**Raw records:**
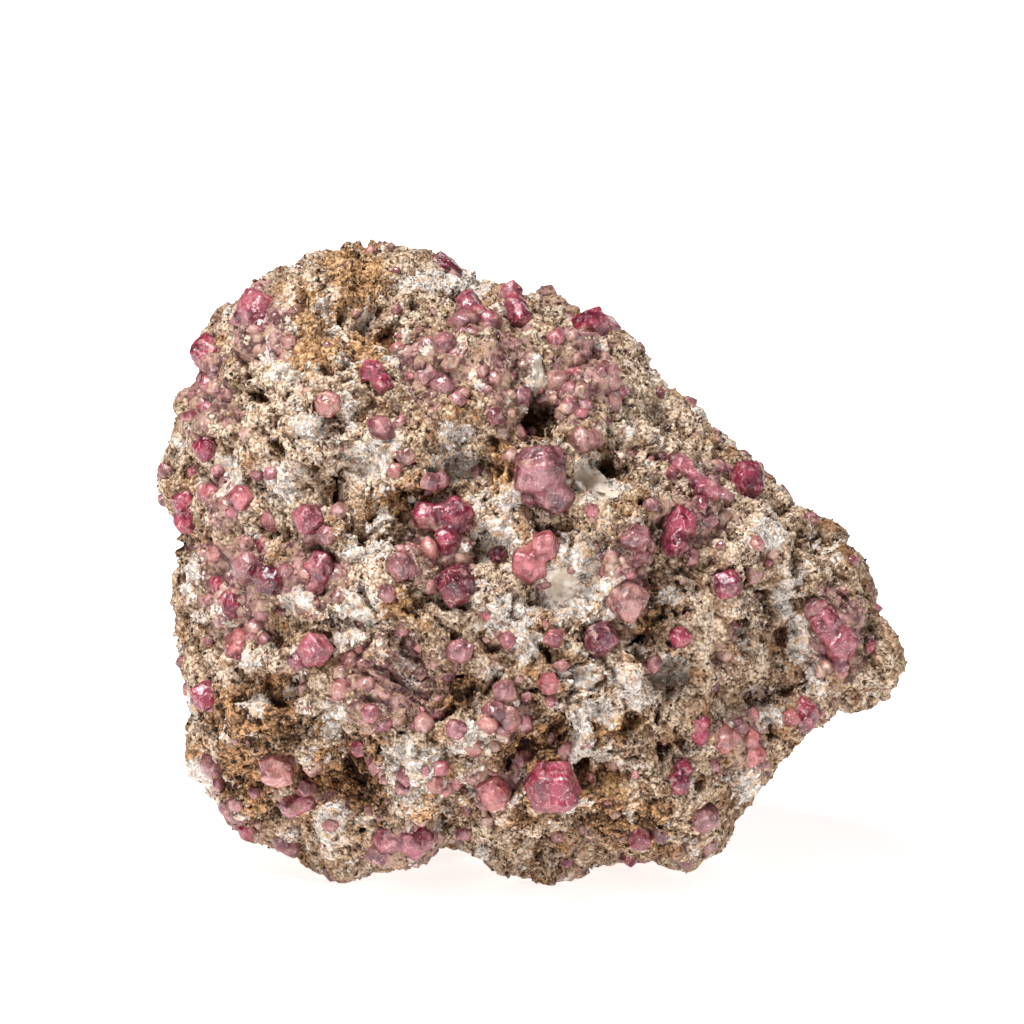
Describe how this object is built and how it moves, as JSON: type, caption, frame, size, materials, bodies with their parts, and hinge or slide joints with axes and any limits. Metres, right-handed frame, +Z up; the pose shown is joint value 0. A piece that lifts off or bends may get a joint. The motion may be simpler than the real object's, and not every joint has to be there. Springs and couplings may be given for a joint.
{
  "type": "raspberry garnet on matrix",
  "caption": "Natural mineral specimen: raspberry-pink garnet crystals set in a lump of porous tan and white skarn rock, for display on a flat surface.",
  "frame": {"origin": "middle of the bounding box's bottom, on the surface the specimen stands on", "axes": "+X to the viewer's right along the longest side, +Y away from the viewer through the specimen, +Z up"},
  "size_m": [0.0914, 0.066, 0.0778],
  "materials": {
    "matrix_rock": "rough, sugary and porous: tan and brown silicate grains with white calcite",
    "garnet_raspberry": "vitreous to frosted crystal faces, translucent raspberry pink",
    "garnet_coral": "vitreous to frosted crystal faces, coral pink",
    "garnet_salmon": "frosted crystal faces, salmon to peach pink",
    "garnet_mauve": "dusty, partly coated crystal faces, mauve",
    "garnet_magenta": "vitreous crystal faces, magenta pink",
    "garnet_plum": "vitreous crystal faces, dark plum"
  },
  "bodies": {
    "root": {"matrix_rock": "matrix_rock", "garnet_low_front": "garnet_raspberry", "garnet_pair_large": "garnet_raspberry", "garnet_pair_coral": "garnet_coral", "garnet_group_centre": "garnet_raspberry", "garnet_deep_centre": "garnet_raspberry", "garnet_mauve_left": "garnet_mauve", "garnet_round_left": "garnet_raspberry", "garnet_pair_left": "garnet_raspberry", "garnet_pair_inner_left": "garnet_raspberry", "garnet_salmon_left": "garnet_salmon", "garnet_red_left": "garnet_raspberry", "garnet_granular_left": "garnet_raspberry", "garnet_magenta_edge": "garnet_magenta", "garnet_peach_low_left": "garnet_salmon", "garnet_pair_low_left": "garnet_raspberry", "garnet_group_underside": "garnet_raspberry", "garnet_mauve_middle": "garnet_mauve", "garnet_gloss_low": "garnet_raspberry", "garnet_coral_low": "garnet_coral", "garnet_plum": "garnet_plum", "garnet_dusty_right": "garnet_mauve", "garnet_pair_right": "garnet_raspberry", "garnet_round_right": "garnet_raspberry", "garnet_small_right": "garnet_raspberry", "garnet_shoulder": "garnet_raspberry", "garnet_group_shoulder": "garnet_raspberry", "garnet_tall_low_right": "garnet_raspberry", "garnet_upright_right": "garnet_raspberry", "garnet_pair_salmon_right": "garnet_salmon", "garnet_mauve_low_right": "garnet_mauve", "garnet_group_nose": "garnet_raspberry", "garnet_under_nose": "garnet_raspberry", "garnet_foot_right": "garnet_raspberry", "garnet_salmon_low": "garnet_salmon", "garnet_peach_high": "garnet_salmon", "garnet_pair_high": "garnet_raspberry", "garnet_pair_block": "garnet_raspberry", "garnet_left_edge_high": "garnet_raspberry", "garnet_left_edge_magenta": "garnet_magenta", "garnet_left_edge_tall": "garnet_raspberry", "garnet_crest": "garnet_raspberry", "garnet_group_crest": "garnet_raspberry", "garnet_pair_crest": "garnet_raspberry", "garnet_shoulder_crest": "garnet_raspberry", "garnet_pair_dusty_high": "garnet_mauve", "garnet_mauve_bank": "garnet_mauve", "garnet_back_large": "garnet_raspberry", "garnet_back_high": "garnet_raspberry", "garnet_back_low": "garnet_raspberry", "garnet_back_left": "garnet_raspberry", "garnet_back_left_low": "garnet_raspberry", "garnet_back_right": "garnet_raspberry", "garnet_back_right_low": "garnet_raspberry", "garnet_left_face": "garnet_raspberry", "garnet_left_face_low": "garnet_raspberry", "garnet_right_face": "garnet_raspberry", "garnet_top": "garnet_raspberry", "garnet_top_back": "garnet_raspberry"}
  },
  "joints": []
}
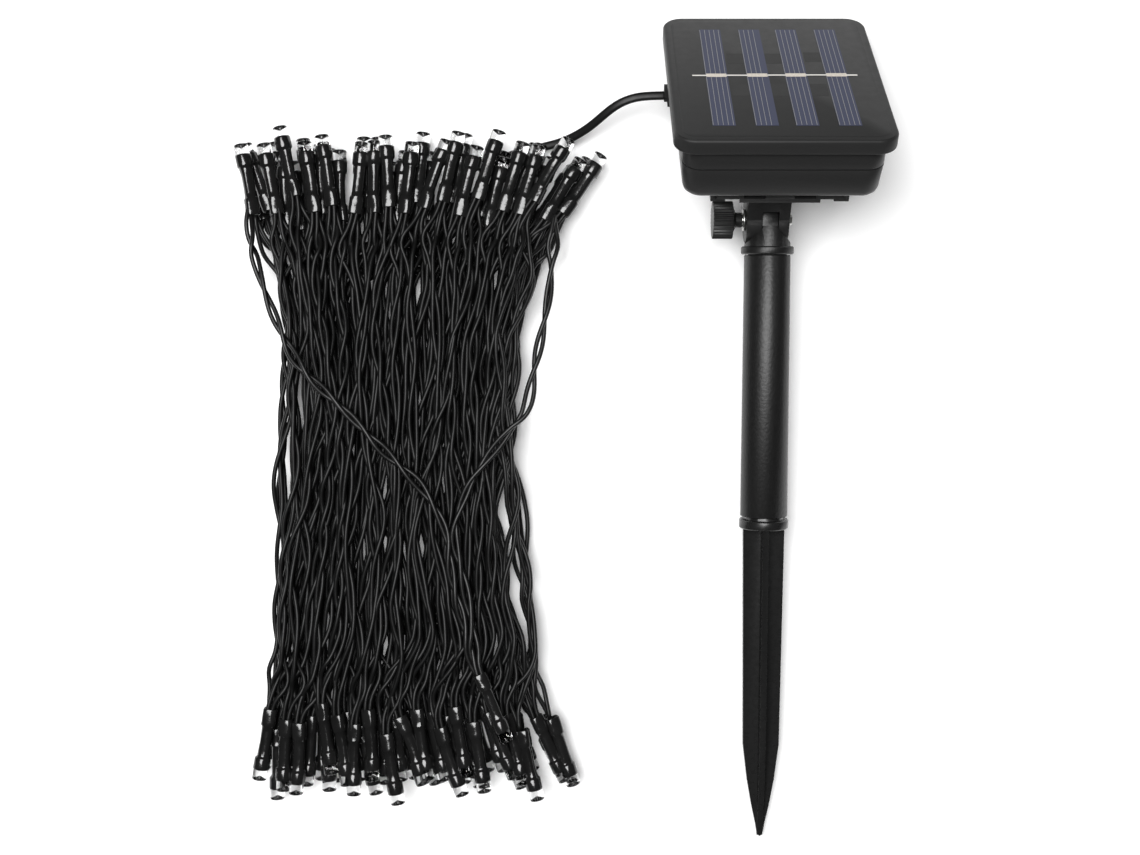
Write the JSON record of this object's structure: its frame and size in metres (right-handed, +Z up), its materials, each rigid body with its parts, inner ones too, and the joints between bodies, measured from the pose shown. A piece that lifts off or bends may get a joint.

---

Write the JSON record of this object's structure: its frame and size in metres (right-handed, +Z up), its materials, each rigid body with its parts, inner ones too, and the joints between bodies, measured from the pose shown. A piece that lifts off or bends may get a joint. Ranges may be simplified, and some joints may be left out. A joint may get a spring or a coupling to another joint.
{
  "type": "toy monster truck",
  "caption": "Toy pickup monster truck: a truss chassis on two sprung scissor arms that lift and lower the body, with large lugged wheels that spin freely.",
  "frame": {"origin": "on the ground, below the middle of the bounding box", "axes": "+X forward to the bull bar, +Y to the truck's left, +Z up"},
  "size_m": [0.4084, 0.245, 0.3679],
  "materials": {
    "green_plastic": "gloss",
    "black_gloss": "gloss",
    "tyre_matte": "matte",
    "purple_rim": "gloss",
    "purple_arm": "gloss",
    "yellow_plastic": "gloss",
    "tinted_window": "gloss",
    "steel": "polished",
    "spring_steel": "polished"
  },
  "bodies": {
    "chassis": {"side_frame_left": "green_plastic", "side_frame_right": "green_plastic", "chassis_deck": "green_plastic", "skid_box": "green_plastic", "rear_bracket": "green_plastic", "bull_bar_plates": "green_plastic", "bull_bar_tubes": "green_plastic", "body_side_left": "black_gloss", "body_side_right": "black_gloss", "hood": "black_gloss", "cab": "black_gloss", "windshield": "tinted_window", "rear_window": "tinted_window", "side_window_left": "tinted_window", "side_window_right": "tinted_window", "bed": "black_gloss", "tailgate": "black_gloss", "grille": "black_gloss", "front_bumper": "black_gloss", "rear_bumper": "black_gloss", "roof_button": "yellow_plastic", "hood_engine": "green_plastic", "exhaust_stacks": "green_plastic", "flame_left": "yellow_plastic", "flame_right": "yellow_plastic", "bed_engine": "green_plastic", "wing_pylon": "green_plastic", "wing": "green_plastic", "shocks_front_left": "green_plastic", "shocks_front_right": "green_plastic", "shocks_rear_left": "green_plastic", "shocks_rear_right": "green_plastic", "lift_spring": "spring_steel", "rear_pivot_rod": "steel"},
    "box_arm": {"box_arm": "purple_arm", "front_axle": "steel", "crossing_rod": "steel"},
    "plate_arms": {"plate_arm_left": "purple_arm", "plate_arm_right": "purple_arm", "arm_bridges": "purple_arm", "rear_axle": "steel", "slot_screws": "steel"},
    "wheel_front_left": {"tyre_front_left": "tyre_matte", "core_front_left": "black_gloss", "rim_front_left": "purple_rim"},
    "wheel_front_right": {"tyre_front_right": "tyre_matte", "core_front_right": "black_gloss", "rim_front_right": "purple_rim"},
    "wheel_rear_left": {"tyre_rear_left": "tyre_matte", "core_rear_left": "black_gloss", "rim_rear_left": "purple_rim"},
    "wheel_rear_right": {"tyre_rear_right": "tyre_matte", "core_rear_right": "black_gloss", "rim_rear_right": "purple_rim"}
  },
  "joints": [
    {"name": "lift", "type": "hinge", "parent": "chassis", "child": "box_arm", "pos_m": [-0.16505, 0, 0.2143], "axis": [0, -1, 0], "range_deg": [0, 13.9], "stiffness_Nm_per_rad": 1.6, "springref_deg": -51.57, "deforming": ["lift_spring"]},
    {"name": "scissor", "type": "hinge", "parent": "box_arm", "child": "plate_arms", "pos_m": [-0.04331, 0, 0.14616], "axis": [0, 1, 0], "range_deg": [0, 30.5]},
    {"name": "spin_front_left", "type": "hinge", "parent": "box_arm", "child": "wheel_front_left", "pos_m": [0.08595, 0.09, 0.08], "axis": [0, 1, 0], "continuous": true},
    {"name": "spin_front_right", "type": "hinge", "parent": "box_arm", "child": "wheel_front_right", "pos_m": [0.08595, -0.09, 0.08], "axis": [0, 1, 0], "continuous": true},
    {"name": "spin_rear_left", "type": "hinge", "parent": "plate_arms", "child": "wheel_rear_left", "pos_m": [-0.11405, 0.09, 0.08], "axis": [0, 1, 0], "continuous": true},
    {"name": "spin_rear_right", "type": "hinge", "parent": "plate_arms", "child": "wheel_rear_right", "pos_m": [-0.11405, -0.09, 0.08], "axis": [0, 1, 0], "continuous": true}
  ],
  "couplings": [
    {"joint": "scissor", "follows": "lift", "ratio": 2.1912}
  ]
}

---

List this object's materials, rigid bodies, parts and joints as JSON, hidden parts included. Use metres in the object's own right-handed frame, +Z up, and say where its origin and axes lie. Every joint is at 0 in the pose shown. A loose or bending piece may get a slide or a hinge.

**Instruction:**
Using the material above, count the lines containing the word "slide". Reply with the number alone.

**Task result:**
2